EXERCISE:
Give the listing below again in full, exactly as written.
---------- PROVIDED DATA
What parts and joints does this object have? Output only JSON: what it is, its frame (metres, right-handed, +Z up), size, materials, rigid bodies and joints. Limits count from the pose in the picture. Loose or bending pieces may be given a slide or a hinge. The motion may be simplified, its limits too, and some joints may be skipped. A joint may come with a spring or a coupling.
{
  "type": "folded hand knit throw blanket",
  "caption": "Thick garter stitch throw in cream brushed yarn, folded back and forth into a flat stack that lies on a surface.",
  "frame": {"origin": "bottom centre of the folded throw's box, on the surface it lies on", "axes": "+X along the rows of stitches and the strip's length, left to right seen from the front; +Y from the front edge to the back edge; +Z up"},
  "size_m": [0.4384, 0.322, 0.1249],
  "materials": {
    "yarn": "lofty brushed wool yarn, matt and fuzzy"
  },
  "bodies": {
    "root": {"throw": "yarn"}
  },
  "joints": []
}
--------------------
RESULT FOR THIS EXERCISE:
What parts and joints does this object have? Output only JSON: what it is, its frame (metres, right-handed, +Z up), size, materials, rigid bodies and joints. Limits count from the pose in the picture. Loose or bending pieces may be given a slide or a hinge. The motion may be simplified, its limits too, and some joints may be skipped. A joint may come with a spring or a coupling.
{
  "type": "folded hand knit throw blanket",
  "caption": "Thick garter stitch throw in cream brushed yarn, folded back and forth into a flat stack that lies on a surface.",
  "frame": {"origin": "bottom centre of the folded throw's box, on the surface it lies on", "axes": "+X along the rows of stitches and the strip's length, left to right seen from the front; +Y from the front edge to the back edge; +Z up"},
  "size_m": [0.4384, 0.322, 0.1249],
  "materials": {
    "yarn": "lofty brushed wool yarn, matt and fuzzy"
  },
  "bodies": {
    "root": {"throw": "yarn"}
  },
  "joints": []
}